When boys took a shower, “The dorm nun would stand at the door of the communal shower to make sure we washed properly … In my dorm, we ranged in ages from about twelve to sixteen, and most of us were sexually developed.”
Conditions were quite similar a decade later.

As some of the boys were as young as seven, some of them would occasionally wet their bed, i.e., urinate while asleep. Rather than show empathy and understanding, the nuns would embarrass and humiliate them and subject them to bullying and ridicule for something over which they had no control. During the mid 1950s, bedwetters were forced to wear a girl’s party dress. During the 1960s, bedwetters were instead forced to wear the urine-soaked pajamas around their neck all day.

===Foreign students===
In 1951, students from Latin America, predominantly Mexico, began to enroll at Linton Hall. Over the years, the number of foreign students increased, until foreign students constituted a sizeable portion of the student body.

== Summer camp ==
For thirty-nine years Linton Hall operated a boarding summer camp program. In 1990 it was converted to a day program. In 1996 the day program was discontinued, and the grounds rented to various organizations during the summer.

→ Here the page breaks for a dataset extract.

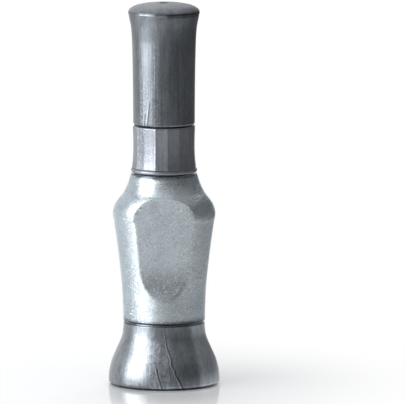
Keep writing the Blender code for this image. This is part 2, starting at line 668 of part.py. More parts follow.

== End of military program ==
By the 1978–1979 academic year, the school had dropped the word 'military' from its name, even though the military program still existed. During the early 1980s, as enrollment continued to decline, the Benedictine Sisters decided to discontinue the military program.

== Current ==
In 1988, Linton Hall School became a coeducational day school for students from kindergarten through eighth grade, and maintained its Catholic identity. Most of the land was sold to developers, with the school retaining approximately 120 acres. Enrollment during the 1988–1989 school year was 33 students.

==Boards==
The Linton Hall Board of Visitors was founded in 1974 in order to assist the administration in forming policies concerning future growth, development, finances, public relations, and other areas of concern. The Board of Visitors was dissolved in 1991, giving way to the advisory board.
In the 1975–1976 school year, a five-day resident program was offered to make the boarding facility available to more students. In addition to maintaining accreditation by the Virginia State Board of Education and membership in the National Catholic Education Association (NCEA), Linton Hall became a member of the Virginia Association of Independent Schools (VAIS) in 1977.